Ce procédé commence avec une demande de confirmation sur l’opinion que le partenaire a proposée dans son précédent tour de parole ; ainsi dans l’exemple (2), extrait de l’émission «Jipjung Tolon», où la discussion se développe entre deux débatteurs (Yun et Kwôn) sur le montant de déclaration des revenus. Dès que le débatteur (M. Yun) dit en 071 que le montant des revenus déclarés par les commerçants est plus haut que la moyenne des salaires des employés, son partenaire exprime en 072 le doute à travers la question de confirmation :

(2) (Jipjung 7 : 071-077)

  • 071 Yun : (...),jayôngôpja-dûl jôntche-ka nên kû shinkohan sôdûk sujun-i

  • commerçant-MP total-SN mettre ku déclarer revenu degré-SN

  • nodongja-dûl p’yôngkyun imkûm p’yôngkyun sujun-bodanûn yakkan

  • travailleur-MP moyen salaire moyen degré-plutôt assez

  • nopssûmp-nida, hyônje-nûn.

  • augmenter-TD présent-SN

  • kûlôhda-myôn //sodûk ani anio, kûkô-nun mwô

  • être cela-si revenu non non cela-SN mwô

  • 072 Kwôn : //jamkkanman jô jayôngjadûl-i shinkohan sodûk sujun-i

  • attendez euh commerçants-SN déclarer revenu degré-SN

  • kûnlojadûl-ûi kû p’yôngkyun kû kûmêk-boda nopda-ko-yo ?

  • travailleurs-de kû moyen le montant-plutôt que élever-TS-TQ

  • 073 Yun : ye kûlôh-jiyo

  • oui être cela-TD

  • 074 Kwôn : ah kûlôhji an//-ssupnida

  • ah être cela non être pas-TD

  • 075 Yun : //anip-nida //kûkô-nûn

  • n’être pas-TD cela-SN

  • 076 Kwôn : //je-ka bunmyônghake alko

  • je-SN manifestement savoir

  • issnûn //ba inde, malssûmdûlil-kkeyo

  • dire-TD

  • 077 Yun : //ani-yo, ani kûliko-yo, ani je yêki-lûl jom dûlôbo-seyo,

  • non-SD non et-SD non moi parole-SA un peu écouter-TI

  • (TD : terminaison conclusive déclarative ; TQ : terminaison conclusive interrogative ; TI : terminaison conclusive impérative ; TS : terminaison de subordination ; SN : suffixe de cas nominatif ; SA : suffixe de cas accusatif ; SD : suffixe déférentiel ; MP : marque du pluriel des noms)

  • Traduction

  • 071 Yun : (...) le niveau des revenus que les commerçants ont déclarés dépasse un peu la moyenne des salaires des travailleurs, en ce moment,

  • si c’est cela //non non c’est

  • 072 Kwôn : //attendez euh vous dites que le niveau des revenus que les commerçants ont déclarés dépasse le montant moyen de ceux des travailleurs ?

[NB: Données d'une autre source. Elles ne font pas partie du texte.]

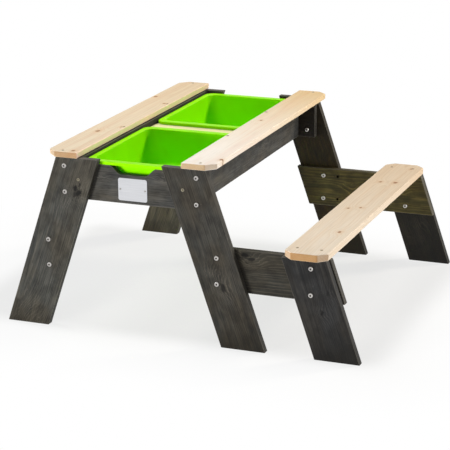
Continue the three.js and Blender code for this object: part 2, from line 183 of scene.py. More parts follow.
def plug(tree, node, sockets):
    """Fills a node's sockets, each with a value, a hex colour, another socket, or a node, whose first
    output in use is then taken."""
    for socket, value in sockets.items():
        if isinstance(value, bpy.types.Node):
            value = next(output for output in value.outputs if output.enabled)
        if isinstance(value, bpy.types.NodeSocket):
            tree.links.new(value, node.inputs[socket])
        else:
            node.inputs[socket].default_value = linear(value) if isinstance(value, str) else value


def add(tree, kind, sockets=None, stops=(), **settings):
    """Adds a shader node with its settings and links. A ramp's stops are greys or hex colours."""
    node = tree.nodes.new("ShaderNode" + kind)
    for name, value in settings.items():
        setattr(node, name, value)
    plug(tree, node, sockets or {})
    for i, (position, value) in enumerate(stops):
        elements = node.color_ramp.elements
        element = elements[i] if i < len(elements) else elements.new(1.0)
        element.position = position
        element.color = linear(value) if isinstance(value, str) else (value, value, value, 1.0)
    return node


def new_material(name):
    """A material with an empty principled shader, its tree and the shader."""
    material = bpy.data.materials.new(name)
    material.use_nodes = True
    tree = material.node_tree
    tree.nodes.clear()
    shader = add(tree, "BsdfPrincipled")
    add(tree, "OutputMaterial", {"Surface": shader})
    return material, tree, shader


# Wood


def grain_of(tree, lie, pith, ring_width, knots, ragged_by, seed):
    """Growth rings round a pith beside the board, pushed aside by its knots.
    Gives the place in the board, the late wood, the knots, how near they are, and the end grain."""
    along, depth = lie.along.normalized(), lie.depth.normalized()
    turn = Matrix((along, depth.cross(along), depth)).transposed().to_euler()
    coordinates = add(tree, "TexCoord")
    place = add(tree, "Mapping", {"Vector": coordinates.outputs["Object"], "Location": lie.origin,
                                  "Rotation": turn}, vector_type="TEXTURE")

    trunk = add(tree, "VectorMath", {0: place, 1: (1 / TRUNK_LENGTH, 1 / TRUNK_WIDTH, 1 / TRUNK_WIDTH),
                                     2: [seed * step for step in TRUNK_SEED_STEP]},
                operation="MULTIPLY_ADD")
    wander = add(tree, "TexNoise", {"Vector": trunk, "Scale": 1.0, "Detail": 2.0})
    from_pith = add(tree, "VectorMath", {0: place, 1: (0, 1, 1), 2: (0, -pith.across * MM, -pith.depth * MM)},
                    operation="MULTIPLY_ADD")
    radius = add(tree, "VectorMath", {0: from_pith}, operation="LENGTH")
    radius = add(tree, "Math", {0: wander, 1: PITH_WANDER, 2: radius}, operation="MULTIPLY_ADD")

    # A knot's edge is never a true ellipse
    ragged = add(tree, "TexNoise", {"Vector": place, "Scale": 1 / KNOT_EDGE_GRAIN, "Detail": 3.0})
    ragged_place = add(tree, "VectorMath", {0: ragged.outputs["Color"], 1: (ragged_by, ragged_by, 0),
                                            2: place}, operation="MULTIPLY_ADD")
    knot_mask = near_knot = 0.0
    for knot in knots:
        size = knot.size * MM
        reach = Vector((1 / (KNOT_STRETCH * size), 1 / size, 0))
        centre = Vector((knot.along * MM + ragged_by / 2, knot.across * MM + ragged_by / 2, 0))
        offset = [-reach[i] * centre[i] for i in range(3)]
        away = add(tree, "VectorMath", {0: ragged_place, 1: reach, 2: offset}, operation="MULTIPLY_ADD")
        distance = add(tree, "VectorMath", {0: away}, operation="LENGTH")
        squared = add(tree, "Math", {0: distance, 1: distance}, operation="MULTIPLY")
        fall = add(tree, "Math", {0: squared, 1: KNOT_FALL}, operation="MULTIPLY")
        bulge = add(tree, "Math", {0: fall}, operation="EXPONENT")
        radius = add(tree, "Math", {0: bulge, 1: KNOT_PUSH * size, 2: radius}, operation="MULTIPLY_ADD")
        near_knot = add(tree, "Math", {0: near_knot, 1: bulge}, operation="MAXIMUM")
        core = add(tree, "MapRange", {"Value": distance, "From Min": KNOT_RIM, "From Max": KNOT_HEART,
                                      "To Max": knot.core}, interpolation_type="SMOOTHSTEP")
        knot_mask = add(tree, "Math", {0: knot_mask, 1: core}, operation="MAXIMUM")

    years = add(tree, "Math", {0: radius, 1: 1 / ring_width}, operation="MULTIPLY")
    seasons = add(tree, "TexNoise", {"W": years, "Scale": YEARS_PACE, "Detail": 1.0}, noise_dimensions="1D")
    years = add(tree, "Math", {0: seasons, 1: YEARS_SWING, 2: years}, operation="MULTIPLY_ADD")
    part_of_year = add(tree, "Math", {0: years}, operation="FRACT")
    late_wood = add(tree, "ValToRGB", {"Fac": part_of_year},
                    stops=[(0.0, 0.05), (0.5, 0.1), (0.78, 0.6), (0.9, 1.0), (1.0, 0.05)])

    facing = add(tree, "VectorMath", {0: coordinates.outputs["Normal"], 1: along}, operation="DOT_PRODUCT")
    facing = add(tree, "Math", {0: facing}, operation="ABSOLUTE")
    end_grain = add(tree, "MapRange", {"Value": facing, "From Min": 0.5, "From Max": 0.85},
                    interpolation_type="SMOOTHSTEP")
    return place, late_wood, knot_mask, near_knot, end_grain


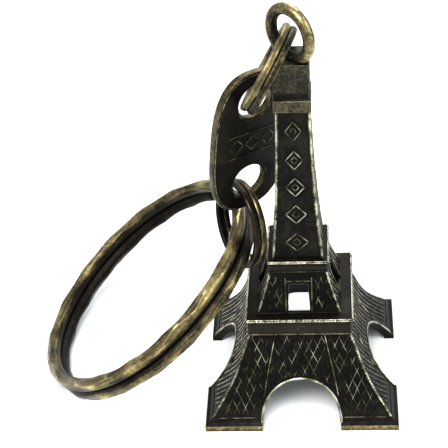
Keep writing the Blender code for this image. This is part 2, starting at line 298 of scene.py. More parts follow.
def body_profile():
    """Half widths and heights of the casting, from the feet up, with the curved stretches resampled."""
    def curve(function, low, high, steps):
        heights = [low + (high - low) * i / steps for i in range(steps + 1)]
        return [(float(function(height)), height) for height in heights]

    def deck(half, under, top, slant):
        return [
            (half - DECK_SETBACK, under + slant), (half - DECK_SETBACK, top - DECK_LIP - STEP_SLANT),
            (half, top - DECK_LIP), (half, top)]

    return [
        (BASE_HALF, 0), (BASE_HALF, PLINTH_TOP),
        *curve(LEG, LEG_FOOT, DECK_1_UNDER - STEP_SLANT, 26),
        *deck(DECK_1_HALF, DECK_1_UNDER, DECK_1_TOP, 0),
        *curve(TIER_2, DECK_1_TOP, DECK_2_UNDER, 12),
        *deck(DECK_2_HALF, DECK_2_UNDER, DECK_2_TOP, STEP_SLANT),
        *curve(SHAFT, DECK_2_TOP, COLLAR_UNDER - STEP_SLANT, 24),
        (COLLAR_HALF, COLLAR_UNDER), (COLLAR_HALF, COLLAR_TOP),
        (NECK_HALF, COLLAR_TOP + SHOULDER), (NECK_HALF, HEAD_UNDER - STEP_SLANT),
        (HEAD_HALF, HEAD_UNDER), (HEAD_HALF, HEAD_TOP),
    ]


def rounded(profile, radius):
    """The profile with its sharp corners cut back on both sides and joined through a middle point."""
    nearly_straight, largest_share = math.radians(165), 0.4
    points = [Vector(point) for point in profile]
    softened = [points[0]]
    for before, corner, after in zip(points, points[1:], points[2:]):
        back, on = before - corner, after - corner
        if back.angle(on) > nearly_straight:
            softened.append(corner)
            continue
        cut_back = min(radius, back.length * largest_share, on.length * largest_share)
        start, end = corner + back.normalized() * cut_back, corner + on.normalized() * cut_back
        softened += [start, (start + end) / 4 + corner / 2, end]
    return softened + [points[-1]]


def square_row(half, height, radius):
    """A square with rounded corners, its middle on the tower's axis."""
    row = []
    for corner in range(4):
        middle = Matrix.Rotation(corner * math.pi / 2, 2) @ Vector((half - radius, half - radius))
        for degrees in (0, 30, 60, 90):
            angle = math.radians(corner * 90 + degrees)
            row.append(TOWER_AXIS + Vector((
                middle.x + radius * math.cos(angle), middle.y + radius * math.sin(angle), height)))
    return row


def square_solid(name, profile, material, radius):
    """A solid with a square section, from (half width, height) points."""
    shape = Shape()
    rows = [square_row(half, height, min(radius, half * 0.3)) for half, height in profile]
    tube(shape, rows, [0.0] * sum(len(row) for row in rows))
    return shape.to_object(name, material, sharp=30)


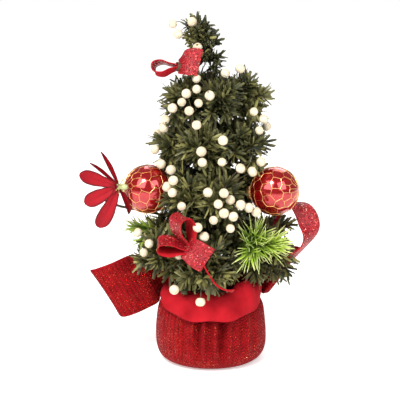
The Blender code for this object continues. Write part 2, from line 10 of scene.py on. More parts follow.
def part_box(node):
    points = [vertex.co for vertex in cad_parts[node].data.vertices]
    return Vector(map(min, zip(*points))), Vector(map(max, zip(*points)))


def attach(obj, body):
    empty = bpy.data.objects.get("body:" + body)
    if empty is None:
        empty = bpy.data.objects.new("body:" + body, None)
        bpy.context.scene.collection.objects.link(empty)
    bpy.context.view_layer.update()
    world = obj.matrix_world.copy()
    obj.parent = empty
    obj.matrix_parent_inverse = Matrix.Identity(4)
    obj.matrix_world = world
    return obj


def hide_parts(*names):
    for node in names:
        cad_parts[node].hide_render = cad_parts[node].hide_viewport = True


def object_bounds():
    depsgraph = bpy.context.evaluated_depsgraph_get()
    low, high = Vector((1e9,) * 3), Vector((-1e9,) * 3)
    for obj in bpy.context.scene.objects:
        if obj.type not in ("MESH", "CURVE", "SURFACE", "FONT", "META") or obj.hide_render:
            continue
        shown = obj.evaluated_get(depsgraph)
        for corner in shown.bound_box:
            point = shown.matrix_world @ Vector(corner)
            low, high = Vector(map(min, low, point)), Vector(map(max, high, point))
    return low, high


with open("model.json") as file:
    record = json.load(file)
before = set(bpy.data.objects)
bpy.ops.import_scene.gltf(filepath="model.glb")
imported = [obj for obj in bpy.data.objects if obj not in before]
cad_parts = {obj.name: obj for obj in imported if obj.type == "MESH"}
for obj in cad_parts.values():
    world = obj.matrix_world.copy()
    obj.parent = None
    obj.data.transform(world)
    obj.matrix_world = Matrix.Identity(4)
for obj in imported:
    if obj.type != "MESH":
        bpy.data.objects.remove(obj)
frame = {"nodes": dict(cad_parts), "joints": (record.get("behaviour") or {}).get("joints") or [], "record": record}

mm = 0.001
up = Vector((0, 0, 1))
noise.seed_set(5)  # noise_vector starts from the clock without it
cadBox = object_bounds()
rootBody = "base_and_stem"
jointOfBody = {joint["child"]: joint for joint in frame["joints"]}
bodyOfNode = {
    node: body for body, nodes in frame["record"]["behaviour"]["bodies"].items() for node in nodes
}
print("frame loaded:", len(frame["nodes"]), "nodes")


# ---- working tools: selecting, linking and finishing a piece
def deselectAll():
    if bpy.context.mode != "OBJECT":
        bpy.ops.object.mode_set(mode="OBJECT")
    bpy.ops.object.select_all(action="DESELECT")


def makeActive(piece):
    deselectAll()
    piece.select_set(True)
    bpy.context.view_layer.objects.active = piece


def selectFaces(piece, wanted):
    mesh = piece.data
    for part in (mesh.vertices, mesh.edges, mesh.polygons):
        part.foreach_set("select", [False] * len(part))
    for face in mesh.polygons:
        face.select = wanted(face)
    bpy.ops.object.mode_set(mode="EDIT")
    bpy.ops.mesh.select_mode(type="FACE")


def applyModifier(piece, name):
    makeActive(piece)
    bpy.ops.object.modifier_apply(modifier=name)


def applyPlace(piece):
    makeActive(piece)
    bpy.ops.object.transform_apply(location=True, rotation=True, scale=True)


def uprightTo(way):
    # the turn that lays a shape's own Z along this direction
    return way.normalized().to_track_quat("Z", "Y").to_matrix()


def facing(way):
    # lamps and cameras look along their own -Z
    return way.to_track_quat("-Z", "Y").to_euler()


def linkNew(name, data):
    piece = bpy.data.objects.new(name, data)
    bpy.context.scene.collection.objects.link(piece)
    return piece


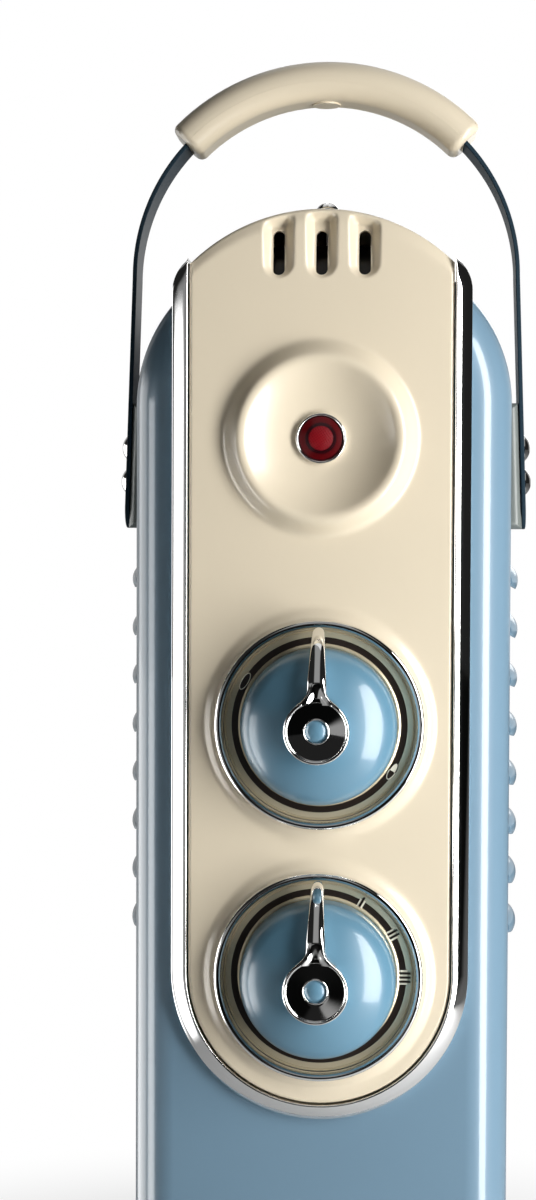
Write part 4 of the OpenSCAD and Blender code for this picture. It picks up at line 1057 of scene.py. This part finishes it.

  • 073 Yun : oui c’est ça

  • 074 Kwôn : ah ce n’est pas //ça

  • 075 Yun : //non //c’est

  • 076 Kwôn : //je le sais //parfaitement, je vous dirai

  • 077 Yun : //non, non, et, non écoutez-moi un peu

Dans l’exemple ci-dessus, Kwôn prend en 072 le tour de parole avant que le tour de son partenaire arrive à une place transitionnelle possible, en émettant le régulateur verbal jamkkanman (’attendez’) : jamkkanman jô jayôngjadûl-i shinkohan sodûk sujun-i kûnlojadûl-ûi kû p’yôngkyun kû kûmêk-boda nopdako-yo ? (’Attendez euh vous dites que le niveau des revenus que les commerçants ont déclarés dépasse le montant moyen de ceux des travailleurs ?’). Il est important d’attirer l’attention sur une partie de cet énoncé : Xda-ko-yo ? (’vous dites que X’). Ici, ’-da’ est une particule finale d’une phrase ; ’-ko’, terminaison conjonctive qui fonctionne souvent comme marqueur de reprise du discours d’autrui148 ; ’-yo’, marqueur de déférence. Le groupe verbal en coréen nous fournit souvent des informations fondamentales et décisives pour juger du type de phrase et du rapport entre les interlocuteurs. Dans un groupe verbal donné, c’est l’intonation ascendante qui confère donc la modalité d’énonciation d’une question totale. La particule ’-ko’ marque la reprise de l’énoncé du locuteur précédent, sous forme interrogative. Autrement dit, ce groupe verbal a le caractère d’une «question reformulée», dans laquelle, en répétant une partie de l’énoncé de son allocutaire (Yun) sous forme de question, le locuteur (Kwôn) vise à lui en demander confirmation. Par conséquent, dans l’exemple ci-dessus, le débatteur (Kwôn) mine en 072 l’assertion de Yun sous prétexte de la corriger, en demandant confirmation sur la partie douteuse, et exprime en 074 et 076 son désaccord avec lui. Cela implique que ce type de question, fréquent dans notre corpus, a dans un certain sens le caractère d’un pré-désaccord, et fonctionne comme une opposition atténuée, dans la mesure où les interlocuteurs minent la proposition du partenaire, retardent le désaccord direct, et diminuent donc le risque menaçant pour la face de l’interlocuteur.

Notes
147.

Sur le problème de la distinction des cas de ’demande de confirmation’ de ceux de ’demande d’assentiment’, voir C. Kerbrat-Orecchioni, La question, Lyon, P.U.L., 1991, pp. 107-108.

148.

Sur la fonction de ’-Ko’ en coréen, voir I.-B. Chang, ’Marqueur de représentation d’un discours autre’, in SCOLIA, n° 2, 1994, pp. 93-117.